Preheat the oven to 180C / 350F / 160C fan forced. Grease then line an 8×4 inch loaf tin with baking paper.
FOR THE CAKE: In a large mixing bowl, add the flour, sugar baking powder and salt and whisk well using a balloon whisk, to aerate and disperse.
Combine the melted butter, eggs, buttermilk, oil and vanilla and whisk well.
Make a well in the centre of the dry ingredients and pour in the wet ingredients. Use a spatula to gently combine just until there are no lumps left.

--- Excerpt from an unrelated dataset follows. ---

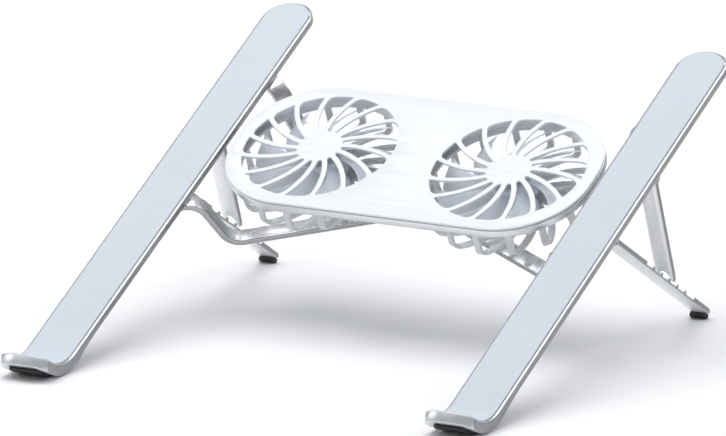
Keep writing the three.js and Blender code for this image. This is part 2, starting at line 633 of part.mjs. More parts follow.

Transfer about 1 ½ cups of the batter back to the wet ingredients bowl. Add the cocoa and the boiling water – stir until just combined.
Drop about ½ cup of the vanilla batter into your prepared tin. Add ½ cup of the chocolate batter directly on top. Repeat these alternating layers until it’s all in the tin. Run a knife through to swirl the batters a couple of times – not so much that you completely mix them.
Bake for around 45-55 minutes (notes) or until a toothpick comes out with a sticky crumb or two attached. Watch it carefully towards the end as loaf cakes can have a tendency to over-bake quickly.
Let the cake cool in the tin for 10 minutes, before using the edges of the baking paper on the long sides to lift it out. Finish cooling on a wire rack.
Let the cake cool completely before topping.